• _Data supplied_:
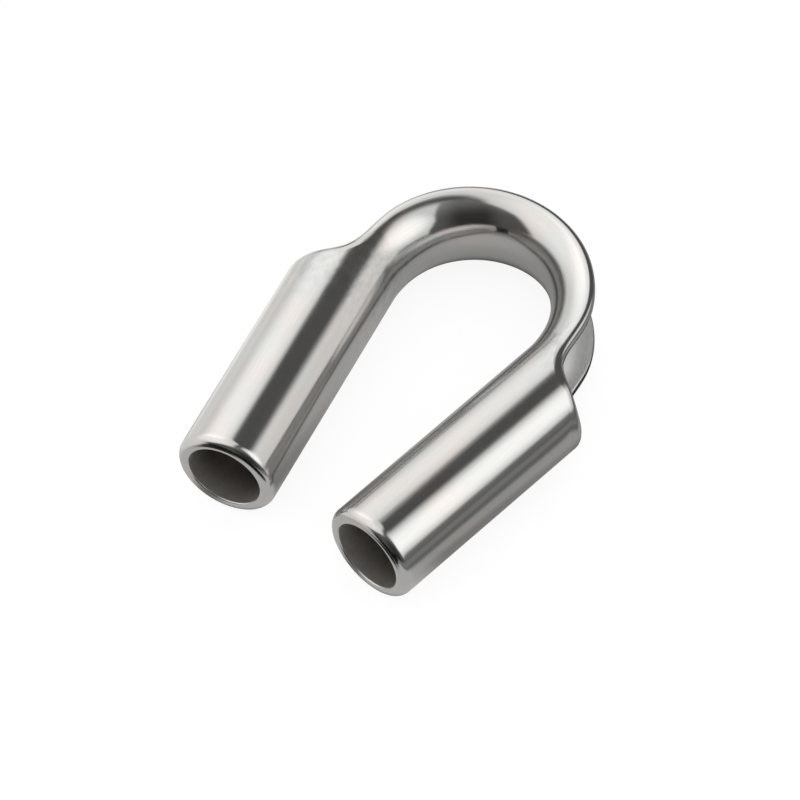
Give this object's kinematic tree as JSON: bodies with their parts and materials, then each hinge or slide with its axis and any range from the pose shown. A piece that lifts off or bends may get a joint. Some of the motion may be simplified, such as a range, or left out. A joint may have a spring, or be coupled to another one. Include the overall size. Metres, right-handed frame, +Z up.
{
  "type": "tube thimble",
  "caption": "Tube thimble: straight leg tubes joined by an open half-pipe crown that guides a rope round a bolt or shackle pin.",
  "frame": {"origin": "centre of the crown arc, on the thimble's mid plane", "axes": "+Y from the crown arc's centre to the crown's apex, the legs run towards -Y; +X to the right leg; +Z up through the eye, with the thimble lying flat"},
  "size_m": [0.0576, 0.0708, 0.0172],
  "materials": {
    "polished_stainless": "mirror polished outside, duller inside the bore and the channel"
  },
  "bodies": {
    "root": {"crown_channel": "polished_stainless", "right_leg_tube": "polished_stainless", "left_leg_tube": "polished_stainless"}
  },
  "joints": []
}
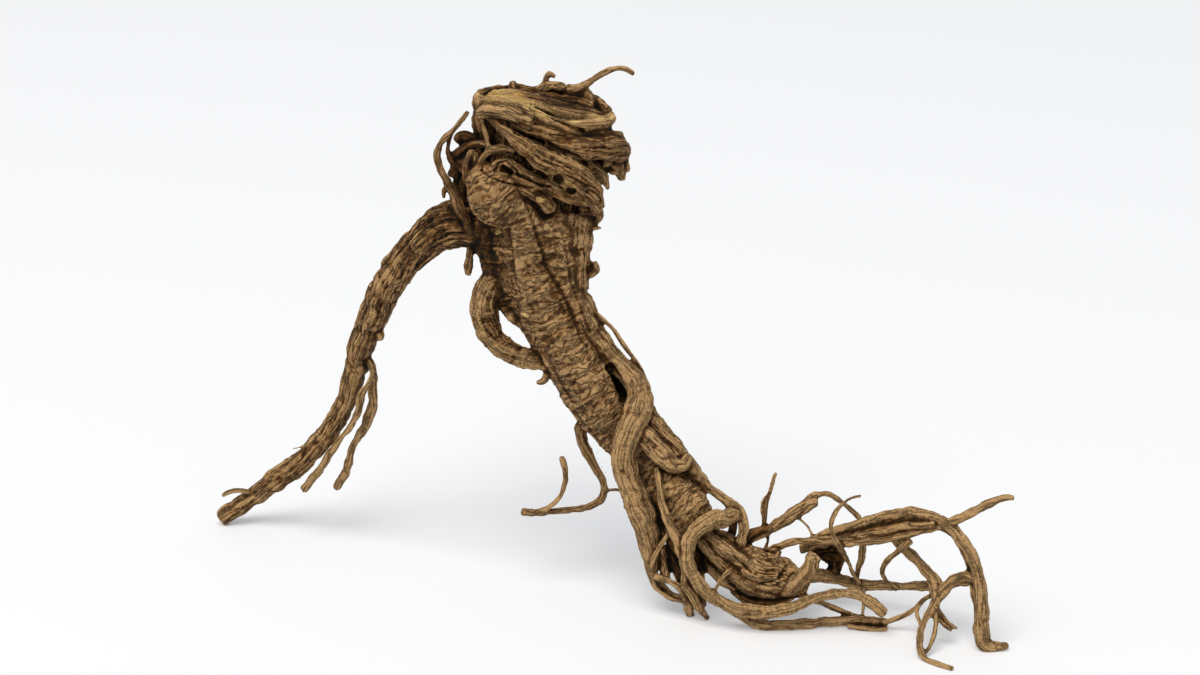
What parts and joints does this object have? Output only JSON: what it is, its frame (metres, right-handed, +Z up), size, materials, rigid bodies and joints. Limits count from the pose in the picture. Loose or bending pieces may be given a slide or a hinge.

• _Exercise requirements_: Repeat each of the entries above precisely as given.

• _Reply_:
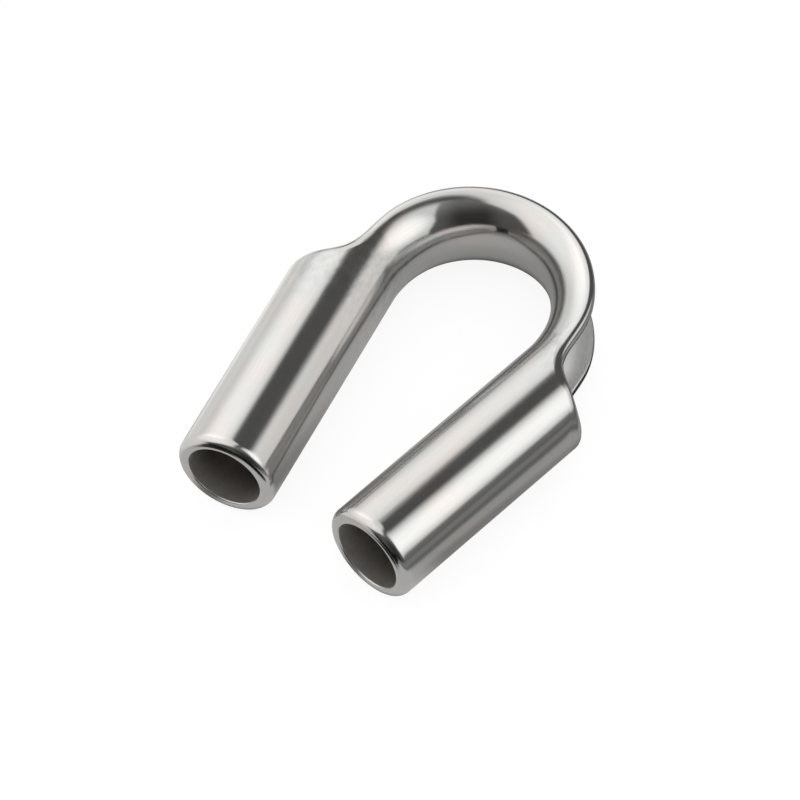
Give this object's kinematic tree as JSON: bodies with their parts and materials, then each hinge or slide with its axis and any range from the pose shown. A piece that lifts off or bends may get a joint. Some of the motion may be simplified, such as a range, or left out. A joint may have a spring, or be coupled to another one. Include the overall size. Metres, right-handed frame, +Z up.
{
  "type": "tube thimble",
  "caption": "Tube thimble: straight leg tubes joined by an open half-pipe crown that guides a rope round a bolt or shackle pin.",
  "frame": {"origin": "centre of the crown arc, on the thimble's mid plane", "axes": "+Y from the crown arc's centre to the crown's apex, the legs run towards -Y; +X to the right leg; +Z up through the eye, with the thimble lying flat"},
  "size_m": [0.0576, 0.0708, 0.0172],
  "materials": {
    "polished_stainless": "mirror polished outside, duller inside the bore and the channel"
  },
  "bodies": {
    "root": {"crown_channel": "polished_stainless", "right_leg_tube": "polished_stainless", "left_leg_tube": "polished_stainless"}
  },
  "joints": []
}
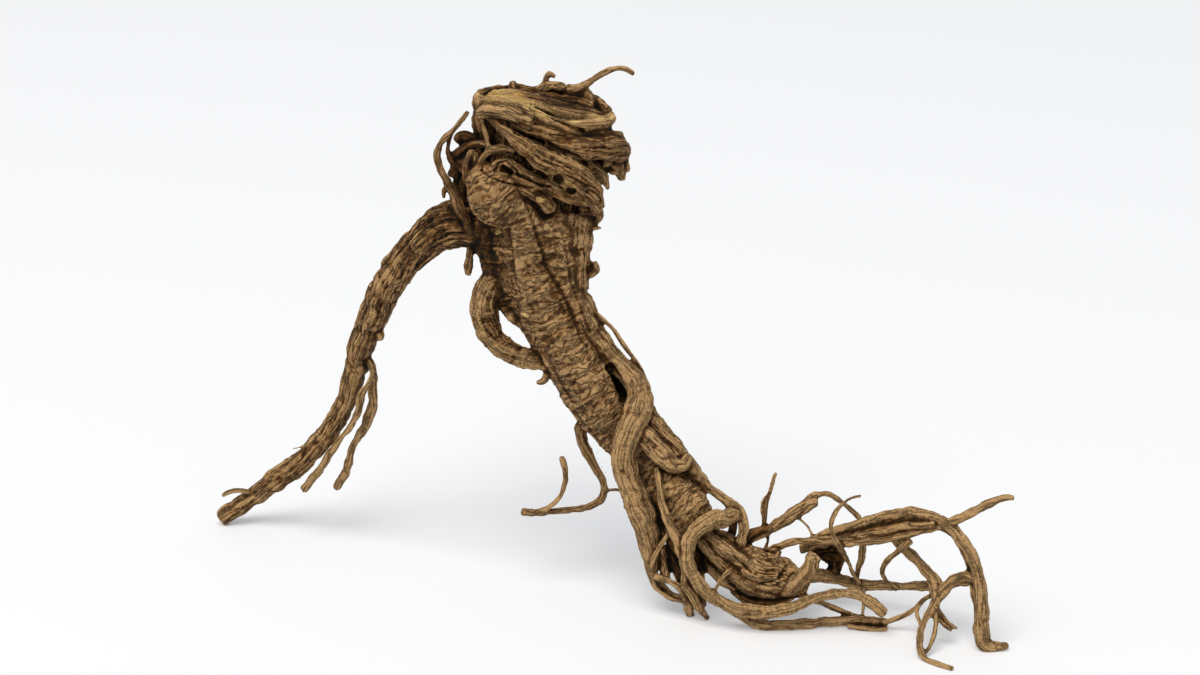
What parts and joints does this object have? Output only JSON: what it is, its frame (metres, right-handed, +Z up), size, materials, rigid bodies and joints. Limits count from the pose in the picture. Loose or bending pieces may be given a slide or a hinge.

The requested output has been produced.